PWM driver MOSFET replacement. Each fan header is fed by a small MOSFET that the controller toggles at 25 kHz for PWM duty. A failed MOSFET reads either always-on rail (web UI shows fan at 100% PWM with steady RPM regardless of commanded duty) or dead rail (web UI shows PWM commanded >0%, fan reads 0 RPM, and Step 9 confirmed dead rail). Hot-air remove, clean pads with solder braid, reflow a matching replacement. Verify-flag: IceRiver does not publish controller schematics - D-Central identifies these MOSFETs by cross-reference against salvaged KS-series control boards. Without a salvaged reference unit, escalate to Tier 4.

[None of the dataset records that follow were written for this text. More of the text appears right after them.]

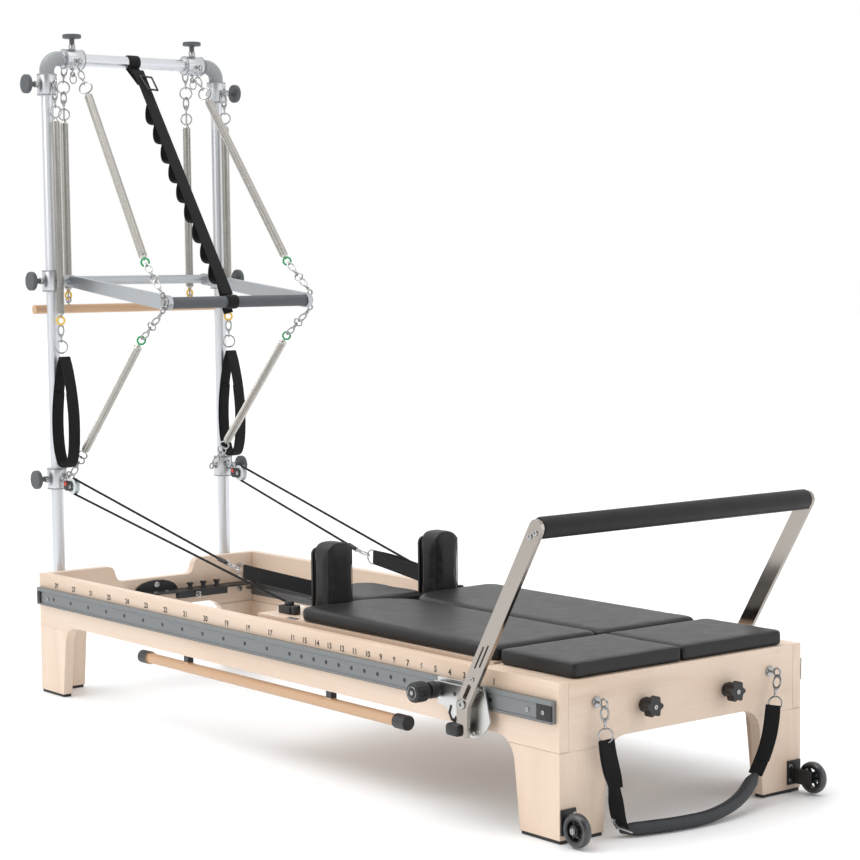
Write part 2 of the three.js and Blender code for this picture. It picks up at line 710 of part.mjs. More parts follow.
// From the cleat on the carriage, round the sheave and back to the hand strap.
function rope(side) {
  const { x, z, groove } = PULLEY;
  const round = groove + ROPE.radius + GAP;
  const y = (value) => side * value;
  const wrap = arc([x, z], round + 0.5, 257, 77, 12).map(([a, b]) => [a, y(TOWER.y), b, ROPE.radius]);
  if (side === FAR) wrap.reverse();
  const run = [
    [ROPE.endX, y(ROPE.endY), ROPE.endZ, ROPE.radius],
    ...wrap,
    [ROPE.gripX, y(ROPE.gripY), ROPE.gripZ, ROPE.radius],
    [-330, y(228), 449, ROPE.radius],
  ];
  const strap = band([[-338, y(228), 451], [-200, y(212), 440], [2, y(186), 425]], [0, 0, 1], 42, 8);
  return joined(strung(run, 8, [0, 1, 0]), strap);
}

bothSides("pulley_sheave", sheave, ALLOY);
bothSides("rope", rope, WEB);

export default reformer;
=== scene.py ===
"""Looks of a wooden pilates reformer with a half-trapeze tower.

All in metres: +X is the foot end, -X the head end, and the near side is -Y.
"""

import math

import bpy
from mathutils import Matrix, Quaternion, Vector


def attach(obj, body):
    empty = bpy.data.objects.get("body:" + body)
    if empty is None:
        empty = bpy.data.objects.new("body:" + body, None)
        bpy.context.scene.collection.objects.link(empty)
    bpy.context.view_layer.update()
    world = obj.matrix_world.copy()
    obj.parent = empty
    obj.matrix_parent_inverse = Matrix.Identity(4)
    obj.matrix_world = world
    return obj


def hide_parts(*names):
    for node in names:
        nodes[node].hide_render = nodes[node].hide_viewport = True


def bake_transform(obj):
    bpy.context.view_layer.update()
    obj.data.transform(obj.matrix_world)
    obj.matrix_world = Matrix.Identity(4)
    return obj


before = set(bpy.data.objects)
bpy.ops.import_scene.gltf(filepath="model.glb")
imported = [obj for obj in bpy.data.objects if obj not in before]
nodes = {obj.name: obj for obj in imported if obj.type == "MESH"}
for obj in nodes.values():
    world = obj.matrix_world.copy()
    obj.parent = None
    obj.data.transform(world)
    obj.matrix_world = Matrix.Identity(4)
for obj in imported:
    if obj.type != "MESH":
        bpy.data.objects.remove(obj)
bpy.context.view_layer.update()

NEAR, FAR = -1, 1
SIDES = (("near", NEAR), ("far", FAR))

# Places shared by several pieces, as in the CAD part.
POST_X, POST_Y, BAR_Z = -1.238, 0.308, 1.948
PAD_LOW = 0.3722
FOOTBAR_X, FOOTBAR_Z = 1.178, 0.722
PUSH_X, PUSH_Z = -0.665, 1.203

# ---------------------------------------------------------------- camera

CAMERA_AT = Vector((4.8305, -3.6576, 1.3094))
CAMERA_TURN, CAMERA_DIP, CAMERA_ROLL = 51.447, 5.409, -0.552
CAMERA_LENS, CAMERA_SHIFT = 92.17, 0.0492


def set_up_camera():
    data = bpy.data.cameras.new("studio_camera")
    data.lens = CAMERA_LENS
    data.sensor_width = 36
    data.shift_y = CAMERA_SHIFT
    camera = bpy.data.objects.new("studio_camera", data)
    bpy.context.scene.collection.objects.link(camera)
    turn, dip = math.radians(CAMERA_TURN), math.radians(CAMERA_DIP)
    look = Vector((-math.sin(turn) * math.cos(dip), math.cos(turn) * math.cos(dip), -math.sin(dip)))
    camera.location = CAMERA_AT
    camera.rotation_mode = "QUATERNION"
    roll = Quaternion((0, 0, 1), math.radians(CAMERA_ROLL))
    camera.rotation_quaternion = look.to_track_quat("-Z", "Y") @ roll
    data.clip_end = 50
    bpy.context.scene.camera = camera


set_up_camera()

# ---------------------------------------------------------------- materials


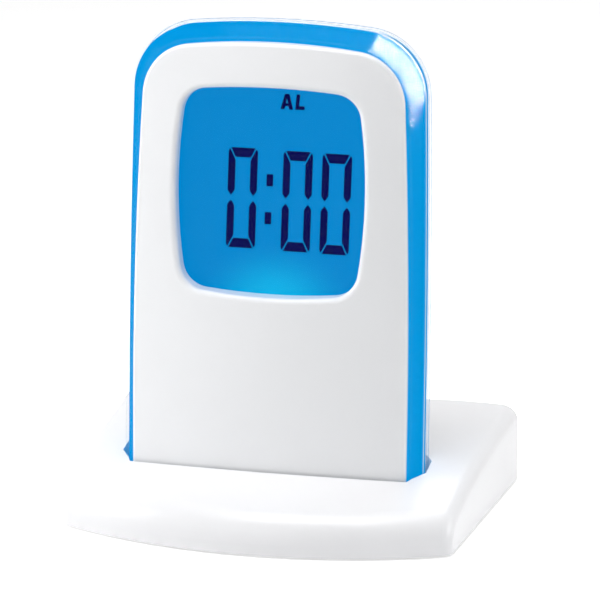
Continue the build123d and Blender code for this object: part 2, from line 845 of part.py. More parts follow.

Re-flash via SD-card recovery if the web UI is unreachable. If the controller is too far gone to serve the web UI, but power and Ethernet light up normally, SD-card recovery is the last DIY shot. Pull the correct image from https://www.iceriver.io/firmware-download/, write to a microSD with BalenaEtcher, insert into the controller's SD slot, power-cycle, watch for the recovery LED pattern (varies by model - D1 / D2 / D3 / D4 LED sequences are documented in IceRiver's per-model operation manuals). After successful recovery, the web UI should return - log in, re-read Status, confirm sensors are sane. DCENT_OS does not apply here - IceRiver runs 1004LV100 Kaspa kHeavyHash silicon; DCENT_OS is Bitmain-Antminer-only.

Replace thermal pads if Temp2 stays high after the fan is fixed. If you've replaced the fan and the web UI now shows healthy RPM and PWM commanded at 100% but Temp2 is still pinned high, the underlying cooling stack is compromised. Lift the heatsink, clean residue with isopropyl 99% and lint-free wipes, apply a fresh 0.5 mm thermal pad (or Arctic MX-6 paste depending on the original mount style), reassemble. Refresh the web UI - Temp2 should drop 5-15 C within 10 minutes of the rebuild. If it doesn't, you likely have cascaded silicon damage on the 1004LV100 chips - Tier 4.

Stop DIY when any of these are true: web UI reading garbage on all sensors after a clean firmware reflash (sensor subsystem hardware fault), +12 V dead on both fan headers (controller power-tree fault), web UI showing Fan Abnormal paired with chip-count-mismatch errors (cascaded silicon damage), you attempted SMD rework and lifted a pad, two web-UI-flagged fan abnormalities within 30 days even after parts replacement, miner ran with Temp2 above 80 C for hours before catch (1004LV100 silicon damage possible), or web UI completely unreachable after SD-card recovery. That's D-Central repair-bench territory. Book a slot at https://d-central.tech/services/asic-repair/.

What D-Central does at the bench. Diagnosis against a known-good KS-series reference rig with continuous web-UI logging during burn-in. Component-level controller repair including SMD fuse and PWM-MOSFET replacement. Fan harness remake with dielectric-greased connectors. Full hashboard thermal service if overheat events cascaded from the fan fault. 1004LV100 chip-level rework if cooling failure damaged the silicon. Firmware reflash and validation against the IceRiver official archive. Final verification: 24-hour nameplate burn-in (KS3M ~6 TH/s @ ~3,400 W; KS5L ~12 TH/s @ ~3,400 W; KS5M ~15 TH/s @ ~3,400 W) with web-UI fan and temp readings logged every 60 seconds. We ship the unit back with the burn-in log included.

Pack and ship the whole miner. Double-box the chassis. Remove and separately wrap the hashboards in anti-static bags. Include a printed note with the dashboard error codes (if any), web UI screenshots showing the abnormal Status page, the firmware version, observed symptoms, ambient operating conditions, and your contact info. The web UI screenshots in particular save 30+ minutes of bench reproduction time per unit - they're cheap to capture and they directly reduce your repair bill. Canadian customers ship to our Quebec bench; turnaround 5-10 business days. US and international welcomed - the repair desk handles international shipping paperwork.